Italian Renaissance painter Tiziano Vecellio, also known as Titian, created one of his most well-known paintings in the year 1538. This work, Venus of Urbino (Figure 1), is an oil painting that depicts a nude young woman reclining on a couch or bed in the luxurious surroundings of a Renaissance palace. Created for the Duke of Urbino, Guidobaldo II Della Rovere, this work commemorated his wedding to Giuliana Varano that took place in 1534. Titian’s work, based on his master, Giorgione’s Sleeping Venus — completed in 1510 (Figure 2) — places Venus in an indoor setting, which engages her with the viewer, making her sensuality explicit.
Titian’s Venus of Urbino is perhaps his most well-known painting because of its ambiguous meaning. Various interpretations of the woman in the painting include an allegory of marriage, an allegory of eroticism, and a symbol of marital fidelity and motherhood. The interpretation of the strongest validity is the allegory of marriage because the painting was a gift from a husband to a wife, there are elements consistent with marriage found in the painting and finally, Venus, the goddess of love and beauty, is being depicted in the painting. In order to fully understand the painting, one must first be familiar with Titian’s background.
Titian was one of the most famous artists of the Italian Renaissance. Born around 1488-1490, Titian grew up in Pieve di Cadore. Sent to Venice at the age of nine, Titian became an apprentice to a well-known master of mosaics by the name of Sebastiano Zuccati. Soon Titian passed on to the workshop of Giovanni Bellini, one of the leading painters of the time. Under the guidance of Bellini, Titian learned his trade according to the traditions of Renaissance workshops. He stayed for several years in Bellini’s workshop becoming best friends with Giorgione, also apprenticed under Giovanni Bellini.
Titian rapidly became the principal painter to the imperial court under the emperor, Charles V, which gave him many privileges, honors, and even titles. Titian became one of the most resourceful Italian painters by becoming a master with mythological and religious subjects, portraits and landscapes. One of Titian’s most famous and most controversial paintings that he created in his life was his Venus of Urbino. This work is very interesting because of its many hidden meanings behind it. The most likely meaning procured from Titian’s painting is the allegory of marriage.

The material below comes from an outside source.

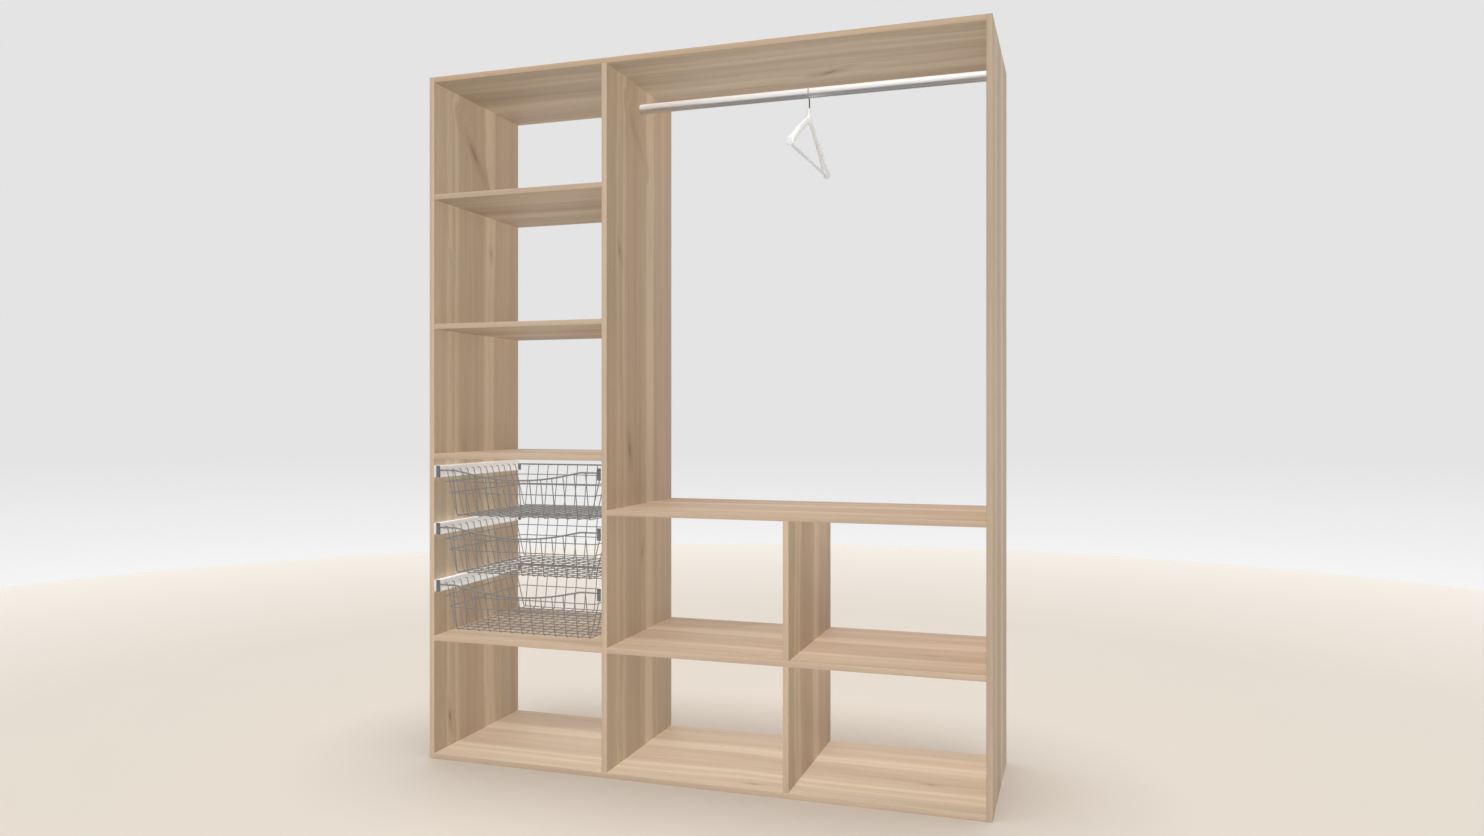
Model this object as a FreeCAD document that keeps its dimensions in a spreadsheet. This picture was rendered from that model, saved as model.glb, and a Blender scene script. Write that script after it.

Titian’s painting seems to be used as a model of domestic virtue. This painting can be described as a “teaching” model for Giulia Varano, who was to become a wife of eroticism, fidelity and motherhood. There is evident eroticism in this painting that served as a reminder that a woman has marital obligations that she needs to fulfill to her husband. There is a strong sensuality of this painting that was consistent with its private, domestic purpose, which was as a gift from husband to wife. Many things have changed between Titian’s time and our own, but two things have remained the same.
The first change is that men and women are still getting married today. The second change is that couples will celebrate their marriage with pictures. Within marriage, the clothes that women wore were important. The heroines of Titian’s Sacred and Profane Love, finished in 1514 (Figure 3), and Lorenzo Lotto’s Venus and Cupid, finished in the late 1520s (Figure 4), clearly depict brides because of their garments, including Venus brida¬l crown and veil. Today, what brides wear allows the people around to know that she is now becoming a married woman.
However, a modern woman’s marital status is not apparent from her everyday clothing. A Renaissance woman’s marriage, on the contrary, involves the acquisition of a wardrobe that reflects her change of status from a maiden to a matron and her transition from her father’s household to that of her husband’s. A woman’s clothing specifically associated themselves with matrimony in Renaissance Italy, from the beginning of her marriage to its end. In the background, two domestic servants, collect a gown from, or prepare to deposit it into a cassone.
A cassone is essentially another word for a great chest. The housemaid looking down at the young girl as she rummages in a chest is another example that symbolizes motherhood. Titian’s twin cassoni is equivalent to the bouquet of roses and the myrtle plant in that they are all bridal attributes that appear in other Renaissance paintings. These bridal attributes, also seen in Titian’s Sacred and Profane Love and in Lorenzo Lotto’s Marsilio Cassotti, and His Bride, Faustina, finished in 1523 (Figure 5), are just a few examples of the allegory of marriage found in this painting.
These various references to marriage, one may add the dog that dozes at Venus’s feet. This dog appears to sleep peacefully because “the viewer” enters is not an intruder, but the master of the household, which was Guidobaldo himself. This painting’s purpose was to be a domestic painting that only a select few would see. The dog himself suggests that the household in question was indeed that of the duchy of Urbino because the same spaniel dozes on the table next to Eleonora Gonzaga a Della Rovere, the duke’s mother, in Titian’s portrait of her (Figure 6).